Streamlining CF training for Afstan--in California: Task Force 1-10 (TF 1-10)
Canadian soldiers to face 'California Taliban' before real thing
In the northeastern reaches of the Mojave Desert lie a series of small villages with exotic names such as Medina Wasl, Al Jaff and Wadi Al-Ra'id. They are places that cannot be found on most maps.
The villages, built to resemble those in Iraq and Afghanistan, are part of a vast U.S. Army training ground known as "The Box," where soldiers must constantly be on guard against mock guerrilla attacks.
Soldiers from CFB Petawawa near Ottawa will travel to the training post in early January to face the desert insurgency. The troops will spend seven weeks in the high desert as part of their intensive preparation for Afghanistan.
Petawawa's 2 Canadian Mechanized Brigade Group will send about 1,900 soldiers to Kandahar in late April for a six-month tour-of-duty [more on the Task Force here].
First, though, they will be exposed to what officials at Fort Irwin's National Training Centre [sic] call the "Afghan scenario:" elaborate simulations of Taliban ambushes, roadside bombs, suicide car bomb blasts and riotous mobs.
Fort Irwin employs U.S. soldiers, local actors, Afghan-Americans and Hollywood special effects artists to create ultra-realistic training exercises in the California desert...
Before their last tour of duty in Afghanistan in 2007 [2008 actually], soldiers from CFB Petawawa trained at both Fort Bliss, Texas and at Alberta's CFB Wainwright [see this post]. That training schedule, however, meant soldiers were forced to leave their families twice in the months before their overseas deployment [see this post].
This time, officials from CFB Wainwright will travel to Fort Irwin to work with the war-bound Canadian soldiers in Southern California...Soldiers from CFB Petawawa will live in the desert bases and conduct daily operations as if in Afghanistan. They'll face various kinds of insurgent attacks and other crises.
"When you leave the base and enter The Box, you enter the mindset that you are in a theatre of operations," said Lieut. Dennis Power, public affairs officer for the 2 Canadian Mechanized Brigade Group. "Everything you do in The Box, you do as if you're in a theatre of operations."
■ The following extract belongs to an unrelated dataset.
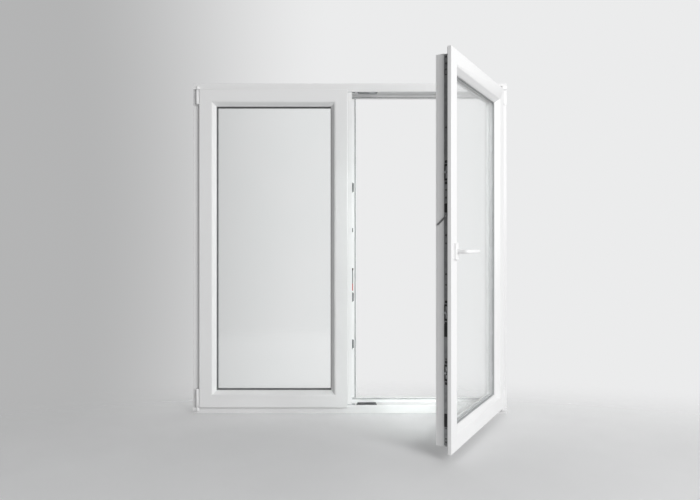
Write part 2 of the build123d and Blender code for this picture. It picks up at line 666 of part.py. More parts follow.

Video cameras are mounted throughout the villages, allowing military trainers to review the conduct and reaction of soldiers to various situations. They can then offer critiques to both individual soldiers and their officers...
In preparation for their move to Southern California, soldiers at CFB Petawawa this week began to load more than 700 military vehicles onto railcars for transport to Fort Irwin.A total of 3,700 Canadian soldiers, support staff and trainers will eventually be in Fort Irwin, allowing the brigade to be completely self-sufficient while in the Mojave Desert.
Soldiers from CFB Petawawa have been in training since September for their deployment to Afghanistan.